En la actualidad, el populismo se entiende como una forma de hacer política que, cada vez con más arraigo en las sociedades democráticas, se aprovecha del desafecto ciudadano hacia la clase política, con el único fin de obtener votos, muchas veces sin importar los medios empleados, en una visión que recuerda la máxima de que «el fin justifica los medios». 

Con el tiempo, aquel populismo que intentaba recoger las inquietudes sociales y plasmarlas en un programa electoral ha derivado en un movimiento político —más que en una formación política estructurada— con un liderazgo unipersonal, que defiende de manera oportunista los intereses de las clases populares.

El populismo más extremo hace suya aquella frase del manual político: «No importa si un hecho es cierto si, una vez lanzado, se toma como tal». El populismo oportunista carece de valores ideológicos; su único objetivo es aprovecharse del sentimiento de un sector de la sociedad para conseguir votos y, en consecuencia, el poder. 

Una vez alcanzado, se enfrenta a la dura realidad de la gestión, para lo que a menudo no tiene las soluciones adecuadas. Como ejemplo, basta observar que cuando el populismo demagógico llega al poder, realiza todo tipo de maniobras para no abandonarlo, como demuestran los casos de Vladimir Putin en Rusia o Nicolás Maduro en Venezuela.

Quienes llevamos años en la política, ya sea en activo o bien, los propios ciudadanos, echamos de menos aquellos programas electorales que funcionaban como un contrato entre los partidos y la ciudadanía, convirtiéndose en verdaderas hojas de ruta para los gobiernos. 

Hoy, la desafección política ha llevado a que nadie repare en ellos, no dándoles ningún valor. Como recordaba el periodista Josep Cuní en uno de sus artículos, al citar a Julio Anguita: «Programa, programa, programa». O el caso de Lluís Llach, que denunció judicialmente a Felipe González por incumplir su promesa de retirar a España de la Alianza Atlántica. 

En la actualidad, incluso aquel populismo que en sus inicios se vinculaba a la izquierda, también ha sido adoptado por la derecha, como se observa en partidos como VOX en España o en corrientes similares de la extrema derecha europea. Incluso el Partido Republicano de Estados Unidos, bajo el liderazgo de Donald Trump, ha incorporado estrategias populistas.

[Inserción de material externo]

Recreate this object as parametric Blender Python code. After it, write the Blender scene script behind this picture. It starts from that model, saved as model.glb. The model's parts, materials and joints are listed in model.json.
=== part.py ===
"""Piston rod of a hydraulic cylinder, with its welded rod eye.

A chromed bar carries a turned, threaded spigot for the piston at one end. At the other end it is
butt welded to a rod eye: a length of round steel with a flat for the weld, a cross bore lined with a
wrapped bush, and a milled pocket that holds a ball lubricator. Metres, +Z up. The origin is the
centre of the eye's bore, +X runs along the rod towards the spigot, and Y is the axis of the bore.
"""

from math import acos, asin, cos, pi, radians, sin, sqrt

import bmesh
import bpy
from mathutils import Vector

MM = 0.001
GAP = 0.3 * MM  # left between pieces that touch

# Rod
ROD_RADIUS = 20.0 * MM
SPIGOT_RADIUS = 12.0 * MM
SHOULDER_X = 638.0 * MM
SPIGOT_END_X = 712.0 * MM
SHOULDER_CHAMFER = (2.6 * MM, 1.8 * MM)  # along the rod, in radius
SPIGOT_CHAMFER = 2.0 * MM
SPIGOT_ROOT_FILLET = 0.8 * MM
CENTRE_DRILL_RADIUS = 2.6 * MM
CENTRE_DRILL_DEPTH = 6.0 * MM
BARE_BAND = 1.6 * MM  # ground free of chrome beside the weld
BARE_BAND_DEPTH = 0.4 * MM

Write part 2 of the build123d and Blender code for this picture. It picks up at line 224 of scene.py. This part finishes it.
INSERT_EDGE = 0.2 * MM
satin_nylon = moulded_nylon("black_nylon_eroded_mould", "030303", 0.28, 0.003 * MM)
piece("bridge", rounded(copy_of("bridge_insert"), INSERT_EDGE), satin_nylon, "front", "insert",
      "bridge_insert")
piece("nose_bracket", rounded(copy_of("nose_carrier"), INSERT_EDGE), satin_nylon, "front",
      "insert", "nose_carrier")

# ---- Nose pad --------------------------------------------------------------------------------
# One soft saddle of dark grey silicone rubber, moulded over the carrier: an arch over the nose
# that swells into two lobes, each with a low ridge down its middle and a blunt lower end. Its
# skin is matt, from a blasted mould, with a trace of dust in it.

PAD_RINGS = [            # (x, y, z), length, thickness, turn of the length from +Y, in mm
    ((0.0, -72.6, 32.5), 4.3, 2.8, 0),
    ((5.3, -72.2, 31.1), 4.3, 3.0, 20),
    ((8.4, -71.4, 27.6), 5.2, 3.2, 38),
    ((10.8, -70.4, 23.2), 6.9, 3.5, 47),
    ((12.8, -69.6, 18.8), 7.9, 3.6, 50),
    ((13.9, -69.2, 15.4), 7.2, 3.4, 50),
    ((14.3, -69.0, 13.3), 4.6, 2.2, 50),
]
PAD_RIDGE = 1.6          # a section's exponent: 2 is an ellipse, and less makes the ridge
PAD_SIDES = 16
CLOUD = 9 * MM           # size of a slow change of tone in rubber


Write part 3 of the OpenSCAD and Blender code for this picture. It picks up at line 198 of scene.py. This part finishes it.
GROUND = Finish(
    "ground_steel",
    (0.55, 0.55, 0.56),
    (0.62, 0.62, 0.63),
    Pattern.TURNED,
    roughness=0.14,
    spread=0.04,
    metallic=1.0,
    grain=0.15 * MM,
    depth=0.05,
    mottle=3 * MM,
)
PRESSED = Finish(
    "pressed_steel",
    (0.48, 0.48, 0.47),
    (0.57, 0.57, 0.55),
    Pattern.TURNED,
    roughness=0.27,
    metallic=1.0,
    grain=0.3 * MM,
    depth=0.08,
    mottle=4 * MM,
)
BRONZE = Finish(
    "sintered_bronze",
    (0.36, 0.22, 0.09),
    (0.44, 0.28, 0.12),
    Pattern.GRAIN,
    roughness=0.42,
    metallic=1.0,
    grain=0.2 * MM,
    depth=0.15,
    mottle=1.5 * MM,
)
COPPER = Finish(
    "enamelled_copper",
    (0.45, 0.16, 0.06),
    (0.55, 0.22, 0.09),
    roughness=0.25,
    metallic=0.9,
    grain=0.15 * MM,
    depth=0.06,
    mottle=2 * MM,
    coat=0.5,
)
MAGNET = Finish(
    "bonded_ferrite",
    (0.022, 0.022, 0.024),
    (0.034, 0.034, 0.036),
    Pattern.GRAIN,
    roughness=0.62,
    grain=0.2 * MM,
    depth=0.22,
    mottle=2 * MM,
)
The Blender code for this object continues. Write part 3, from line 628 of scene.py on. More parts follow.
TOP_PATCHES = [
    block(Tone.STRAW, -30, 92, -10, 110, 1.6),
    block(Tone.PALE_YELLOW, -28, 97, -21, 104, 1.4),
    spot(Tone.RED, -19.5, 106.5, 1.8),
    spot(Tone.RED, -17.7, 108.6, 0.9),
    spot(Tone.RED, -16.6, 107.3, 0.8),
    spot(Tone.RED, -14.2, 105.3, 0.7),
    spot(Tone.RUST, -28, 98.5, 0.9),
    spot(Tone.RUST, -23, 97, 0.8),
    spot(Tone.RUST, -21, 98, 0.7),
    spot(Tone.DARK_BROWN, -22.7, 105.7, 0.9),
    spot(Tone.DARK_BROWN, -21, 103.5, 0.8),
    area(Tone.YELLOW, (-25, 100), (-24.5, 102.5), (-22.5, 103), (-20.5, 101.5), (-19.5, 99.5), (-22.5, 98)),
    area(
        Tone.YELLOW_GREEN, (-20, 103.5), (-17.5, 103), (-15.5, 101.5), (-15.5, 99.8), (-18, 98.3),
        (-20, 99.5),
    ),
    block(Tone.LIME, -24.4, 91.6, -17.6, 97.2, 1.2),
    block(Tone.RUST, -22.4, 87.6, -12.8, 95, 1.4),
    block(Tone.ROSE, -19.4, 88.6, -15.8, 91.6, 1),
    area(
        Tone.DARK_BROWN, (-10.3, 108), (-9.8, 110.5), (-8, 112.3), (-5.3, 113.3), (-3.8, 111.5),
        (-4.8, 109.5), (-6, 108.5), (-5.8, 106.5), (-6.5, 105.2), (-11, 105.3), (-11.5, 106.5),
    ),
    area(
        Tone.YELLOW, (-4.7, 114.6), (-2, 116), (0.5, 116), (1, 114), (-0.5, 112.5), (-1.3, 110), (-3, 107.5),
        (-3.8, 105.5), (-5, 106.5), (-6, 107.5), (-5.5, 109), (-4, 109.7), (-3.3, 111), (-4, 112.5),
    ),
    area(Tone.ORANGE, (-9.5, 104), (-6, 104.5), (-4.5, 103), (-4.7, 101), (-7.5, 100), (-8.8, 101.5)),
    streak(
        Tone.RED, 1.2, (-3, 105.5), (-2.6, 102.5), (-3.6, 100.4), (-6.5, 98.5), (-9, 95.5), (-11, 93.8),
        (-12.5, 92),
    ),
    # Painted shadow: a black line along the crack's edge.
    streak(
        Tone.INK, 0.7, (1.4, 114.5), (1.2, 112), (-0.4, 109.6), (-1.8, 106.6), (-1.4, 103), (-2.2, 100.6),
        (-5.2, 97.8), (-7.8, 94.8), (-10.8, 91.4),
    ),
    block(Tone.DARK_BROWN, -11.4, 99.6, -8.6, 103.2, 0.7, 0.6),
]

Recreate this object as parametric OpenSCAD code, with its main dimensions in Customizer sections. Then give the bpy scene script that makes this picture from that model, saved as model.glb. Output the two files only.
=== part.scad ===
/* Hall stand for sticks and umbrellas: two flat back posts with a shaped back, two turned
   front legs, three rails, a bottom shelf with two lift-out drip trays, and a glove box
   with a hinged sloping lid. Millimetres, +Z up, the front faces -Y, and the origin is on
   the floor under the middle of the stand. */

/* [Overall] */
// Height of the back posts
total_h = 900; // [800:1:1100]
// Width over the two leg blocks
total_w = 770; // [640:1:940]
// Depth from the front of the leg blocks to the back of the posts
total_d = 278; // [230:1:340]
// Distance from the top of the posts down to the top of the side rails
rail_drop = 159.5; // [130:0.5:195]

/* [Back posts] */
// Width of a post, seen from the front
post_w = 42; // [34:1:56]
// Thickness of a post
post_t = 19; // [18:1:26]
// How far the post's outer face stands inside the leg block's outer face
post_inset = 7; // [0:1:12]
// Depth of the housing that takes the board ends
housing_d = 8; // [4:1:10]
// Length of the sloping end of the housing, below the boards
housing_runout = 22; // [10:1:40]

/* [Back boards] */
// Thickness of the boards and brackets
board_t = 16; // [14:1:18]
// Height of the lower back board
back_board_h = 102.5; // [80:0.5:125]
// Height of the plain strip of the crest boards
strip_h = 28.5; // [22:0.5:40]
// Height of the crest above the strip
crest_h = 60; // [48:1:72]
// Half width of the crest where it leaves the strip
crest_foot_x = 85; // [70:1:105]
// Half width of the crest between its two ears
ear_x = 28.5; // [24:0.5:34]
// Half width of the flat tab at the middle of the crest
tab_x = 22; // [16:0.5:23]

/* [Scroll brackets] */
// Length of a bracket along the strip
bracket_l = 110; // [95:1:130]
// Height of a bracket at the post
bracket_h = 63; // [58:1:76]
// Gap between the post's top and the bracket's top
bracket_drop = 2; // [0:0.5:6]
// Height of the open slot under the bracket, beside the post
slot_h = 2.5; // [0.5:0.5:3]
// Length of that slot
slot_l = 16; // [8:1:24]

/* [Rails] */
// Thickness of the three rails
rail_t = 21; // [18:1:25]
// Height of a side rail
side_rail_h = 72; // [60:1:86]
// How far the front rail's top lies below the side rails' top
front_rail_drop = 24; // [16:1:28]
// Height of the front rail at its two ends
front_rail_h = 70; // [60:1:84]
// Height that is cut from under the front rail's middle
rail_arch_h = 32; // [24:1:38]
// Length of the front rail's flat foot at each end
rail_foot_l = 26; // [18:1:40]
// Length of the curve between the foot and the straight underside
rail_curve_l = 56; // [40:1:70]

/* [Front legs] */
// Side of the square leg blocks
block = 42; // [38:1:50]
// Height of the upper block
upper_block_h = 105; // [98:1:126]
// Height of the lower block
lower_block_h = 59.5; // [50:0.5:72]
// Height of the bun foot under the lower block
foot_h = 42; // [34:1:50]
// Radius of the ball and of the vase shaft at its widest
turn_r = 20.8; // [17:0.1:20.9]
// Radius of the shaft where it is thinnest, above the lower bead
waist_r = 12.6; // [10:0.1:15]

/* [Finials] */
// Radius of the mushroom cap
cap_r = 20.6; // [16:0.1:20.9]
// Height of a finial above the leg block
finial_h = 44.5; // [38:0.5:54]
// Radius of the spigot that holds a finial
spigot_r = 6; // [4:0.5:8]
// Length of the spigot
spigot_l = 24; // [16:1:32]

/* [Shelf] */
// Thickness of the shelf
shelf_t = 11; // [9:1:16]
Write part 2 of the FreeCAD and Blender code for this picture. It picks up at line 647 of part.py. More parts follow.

El auge del populismo en Europa ha llevado a que alcance cuotas significativas de poder en países como Italia, con Giorgia Meloni, o Hungría, con Viktor Orbán. Asimismo, se observa su consolidación en Francia, con Marine Le Pen, y su crecimiento en Alemania, con Tino Chrupalla. Estas fuerzas políticas apuestan por un nacionalismo que se aleja de los principios fundacionales de la Unión Europea, poniendo en riesgo su consolidación como una gran potencia económica y política, con relaciones estables con Estados Unidos.

Resulta sorprendente que estas formaciones, que históricamente han mantenido un rechazo ideológico al comunismo —especialmente al más próximo, representado por el régimen de Vladimir Putin—, ahora lo justifiquen o incluso simpaticen con él. Un ejemplo claro es su postura respecto a la guerra en Ucrania: siguiendo la línea de Trump, responsabilizan del conflicto a Volodímir Zelenski, cuestionando su legitimidad, pese a haber sido elegido en 2019 con un 73% de los votos. 

Un Trump desinformado o idealizado por Putin, incluso lo acusa de invadir territorio ruso, cuando el agresor es Rusia. Todo esto enmascara un populismo demagógico disfrazado de pacifismo, cuando en realidad responde a intereses mercantilistas: Rusia busca territorio y EE.UU., riqueza. ¡Vivir para ver!